Privately owned Baugur is also quick to buy and sell interests in the hope of making a sizeable profit on the way, and has done so through stakes in Arcadia and House of Fraser, which were originally bought as part of supposed takeover plans.

Baugur is not alone in Iceland in spotting opportunities to make money by acquiring UK businesses. At the beginning of the month, stockbroker Teather & Greenwood was snapped up by Landsbanki, the former nationalised Icelandic Bank. Bakkavor, originally a fish processing company with plans to become an international food company, is buying up shares in Geest, which supplies supermarkets with pizzas and salads. Icelandair has acquired a stake in easyJet and its domestic rival Air Atlanta Icelandic has taken over Excel Airways, the UK charter carrier.

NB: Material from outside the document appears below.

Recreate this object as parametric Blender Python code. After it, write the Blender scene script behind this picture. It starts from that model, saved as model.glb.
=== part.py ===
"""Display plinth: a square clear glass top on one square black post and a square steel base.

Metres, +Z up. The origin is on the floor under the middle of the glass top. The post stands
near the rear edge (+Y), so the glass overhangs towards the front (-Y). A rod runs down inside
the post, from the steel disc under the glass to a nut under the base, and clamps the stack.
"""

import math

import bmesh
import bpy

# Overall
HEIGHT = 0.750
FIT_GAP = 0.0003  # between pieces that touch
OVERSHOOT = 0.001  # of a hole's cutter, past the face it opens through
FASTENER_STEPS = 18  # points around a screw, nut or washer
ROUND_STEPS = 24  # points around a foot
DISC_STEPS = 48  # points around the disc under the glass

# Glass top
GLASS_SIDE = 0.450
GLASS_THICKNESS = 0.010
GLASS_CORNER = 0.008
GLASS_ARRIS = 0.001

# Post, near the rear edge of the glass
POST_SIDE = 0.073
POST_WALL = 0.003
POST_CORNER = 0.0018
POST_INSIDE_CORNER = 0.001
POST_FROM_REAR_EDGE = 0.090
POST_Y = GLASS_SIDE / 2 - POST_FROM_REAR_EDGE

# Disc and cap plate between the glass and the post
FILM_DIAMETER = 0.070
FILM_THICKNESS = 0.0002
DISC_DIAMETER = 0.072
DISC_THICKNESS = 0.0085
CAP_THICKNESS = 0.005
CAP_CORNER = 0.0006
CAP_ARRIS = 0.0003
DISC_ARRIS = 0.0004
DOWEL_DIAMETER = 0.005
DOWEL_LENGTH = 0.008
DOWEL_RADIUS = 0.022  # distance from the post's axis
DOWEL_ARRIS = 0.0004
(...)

A consortium of Icelandic businessmen even controls Stoke City Football Club.

According to Dealogic, the capital investments group, the number and total value of deals by Icelandic companies in the UK has been on the increase since 2002 when &£26.4m worth of deals were completed. This has risen to &£894.1m in 2004.

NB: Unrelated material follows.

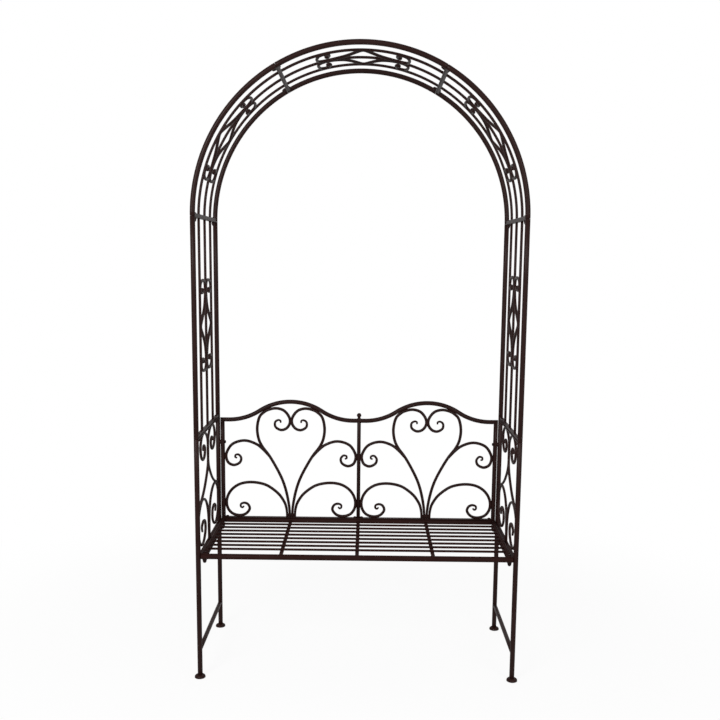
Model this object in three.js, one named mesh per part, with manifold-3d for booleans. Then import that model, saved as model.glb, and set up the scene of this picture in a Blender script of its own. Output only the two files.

Iceland is a country of just over 300,000 inhabitants and the scale and size of these deals is causing some in the City to wonder where all the money is coming from. There are mutterings about a Russian connection.

Iceland’s Chamber of Commerce Thor Sigfusson dismisses talk of new money coming from Russia as “absolute rubbish”. He believes that due to the relatively small size of the country, Icelanders naturally look abroad to expand their empires to a market close at hand – in this instance the UK.

A hardworking Icelandic culture, profitable fish industry, buoyant stock market and fully funded state pension scheme are all factors that may have played a part in supporting overseas investment. For the time being at least, the Icelandic invasion shows no signs of melting away.